Thomas Rice, distinguished professor of health policy and management at the UCLA Fielding School of Public Health, has been recognized by the U.S. Department of Health & Human Services for mentoring his students.
“I am honored and touched to receive this mentorship award, particularly since nominations come from our current doctoral students and postdoctoral scholars,” Rice said. “It has been such a pleasure being able to work with these talented individuals for nearly three decades.
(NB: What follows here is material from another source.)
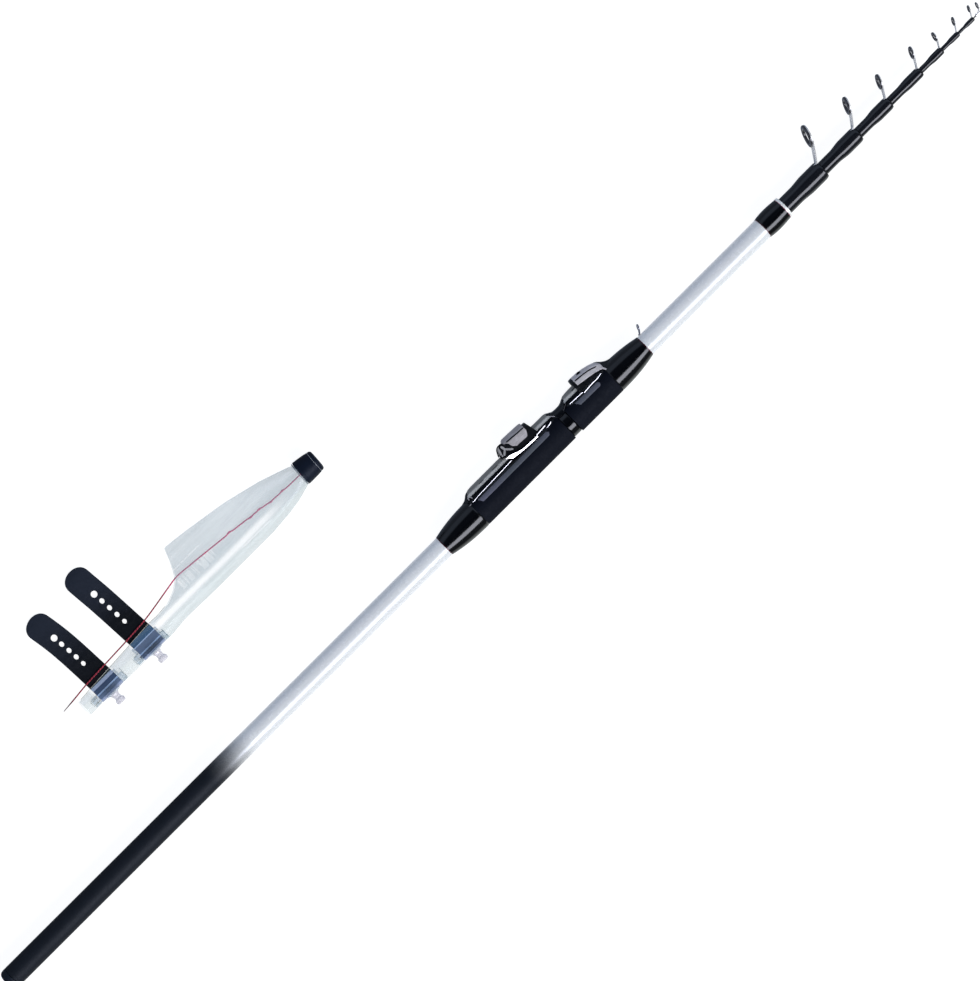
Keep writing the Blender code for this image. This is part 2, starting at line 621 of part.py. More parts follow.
# clear studs on the film's straight edge
STUD = [(0.0, 0.0), (0.0, 3.4), (0.9, 3.2), (1.8, 2.2), (4.6, 1.9), (5.0, 3.3),
        (5.6, 3.7), (8.0, 3.7), (8.6, 3.1), (8.6, 0.0)]
for name, sx in (("cover_stud_upper", 236.8), ("cover_stud_lower", 195.2)):
    face = between(FILM_LOW, sx) - FILM_T / 2 - 0.3
    down_y = (Matrix.Translation(Vector((sx, face, FLOOR + 2.75 + 5.5)) * MM)
              @ Matrix.Rotation(math.pi / 2, 4, "X"))
    turned(name, "film", [(h, r) for h, r in STUD[::-1]], 12, matrix=down_y, closed=False)

# the cord: from the cap's crown along the lower layer, out at the notch, over
# the straps beside the film
CORD_WAY = [(402.3, 105.9), (394.0, 106.0), (378.9, 106.4), (367.8, 107.4), (350.1, 109.9),
            (331.9, 111.8), (312.2, 114.4), (297.0, 115.8), (283.6, 116.6), (272.4, 114.9),
            (258.0, 112.7), (245.1, 111.2), (227.4, 110.0), (206.1, 109.2), (185.9, 108.2),
            (173.3, 106.8), (161.2, 105.4)]


def cord_height(x, y):
    inside = film_height(x, max(y, between(FILM_LOW, x) + 0.5), -1) + 0.25 + CORD_R + 0.45
    on_straps = FLOOR + COVER_LIFT + STRAP_T + CORD_R + 0.35
    on_floor = FLOOR + COVER_LIFT + CORD_R + 0.1
    outside = max(on_straps * 1.0, on_floor)
    free = ease(183.0, 168.0, x) if x < 183.0 else 0.0
    outside = outside + (on_floor - outside) * (1 - ease(168.0, 183.0, x)) if x < 183.0 else outside
    blend = ease(252.0, 277.0, x)
    return outside + (inside + 0.45 * ease(300.0, 372.0, x) - outside) * blend


def smooth_points(way, spacing):
    """Points at equal spacing along a smooth curve through the way's points."""
    pts = [Vector((x, y, 0.0)) for x, y in way]
    fine = []
    for i in range(len(pts) - 1):
        p0 = pts[max(i - 1, 0)]
        p1, p2 = pts[i], pts[i + 1]
        p3 = pts[min(i + 2, len(pts) - 1)]
        for k in range(24):
            t = k / 24
            q = 0.5 * ((2 * p1) + (p2 - p0) * t + (2 * p0 - 5 * p1 + 4 * p2 - p3) * t * t
                       + (3 * p1 - p0 - 3 * p2 + p3) * t ** 3)
            fine.append(Vector((q.x, q.y, cord_height(q.x, q.y))))
    last = pts[-1]
    fine.append(Vector((last.x, last.y, cord_height(last.x, last.y))))
    total = sum((b - a).length for a, b in zip(fine, fine[1:]))
    count = max(2, round(total / spacing))
    step = total / count
    out, gone, target = [fine[0]], 0.0, step
    for a, b in zip(fine, fine[1:]):
        seg = (b - a).length
        while seg > 0 and gone + seg >= target - 1e-9 and len(out) < count:
            out.append(a + (b - a) * ((target - gone) / seg))
            target += step
        gone += seg
    out.append(fine[-1])
    return out


wire("cover_cord", "cord", smooth_points(CORD_WAY, 3.15), CORD_R)
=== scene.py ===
import math

import bmesh
import bpy
from mathutils import Matrix, Vector, noise


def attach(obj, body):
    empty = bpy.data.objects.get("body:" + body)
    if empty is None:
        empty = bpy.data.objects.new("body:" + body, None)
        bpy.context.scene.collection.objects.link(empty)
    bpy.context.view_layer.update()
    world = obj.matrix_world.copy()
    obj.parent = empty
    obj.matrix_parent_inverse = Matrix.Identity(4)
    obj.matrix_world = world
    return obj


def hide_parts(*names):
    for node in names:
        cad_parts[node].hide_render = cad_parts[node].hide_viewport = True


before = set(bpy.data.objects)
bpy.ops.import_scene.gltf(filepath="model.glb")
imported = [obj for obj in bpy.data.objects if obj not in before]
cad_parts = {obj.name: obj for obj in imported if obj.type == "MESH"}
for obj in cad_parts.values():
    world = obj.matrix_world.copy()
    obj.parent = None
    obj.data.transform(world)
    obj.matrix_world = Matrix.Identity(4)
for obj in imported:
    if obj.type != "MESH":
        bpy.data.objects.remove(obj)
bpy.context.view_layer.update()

MM = 0.001
FLOOR = -11.6

# ============================================================== materials
# Every texture reads object coordinates, which are the rod's own frame in
# metres: X along the rod, +Y the guide side, +Z up.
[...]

It is also meaningful because the source — the U.S. Agency for Healthcare Research and Quality — is the primary organization that funds my chosen field: health services research.”
The Agency for Healthcare Research and Quality, part of the Department of Health and Human Services, named Rice the 2020 recipient of the John M. Eisenberg Excellence in Mentorship Award. The award is named for the AHRQ’s director from 1997 to 2002, and honorees are chosen based on nominations by current AHRQ fellows and trainees.
“Your nomination exemplified the following criteria,” Dr. Francis D. Chesley Jr., director of AHRQ’s Office of Minority Health, wrote in a letter to Rice. “Leads by example and demonstrates integrity; has seasoned experience in the field of health services research, health policy, and/or primary care research and willing to share skills, knowledge and expertise with others; creates opportunities and opens doors for students; provides guidance and constructive feedback; inspires others and serves as a role model in leadership and professionalism; is a developer of talents and sponsor for students in the academic/professional community. It is for these special talents that we bestow this award in Dr. Eisenberg’s honor.”
Rice has served as director or co-director of the Fielding School’s Los Angeles Area Health Services Research Training Program, which has provided stipends and tuition for scholars since 1993. At any given time, the program is made up of nine Fielding School doctoral and postdoctoral students, and it has received a total of about $10 million in federal support. Professor Emeritus Ron Andersen, also of the Department of Health Policy and Management, was the program’s first director.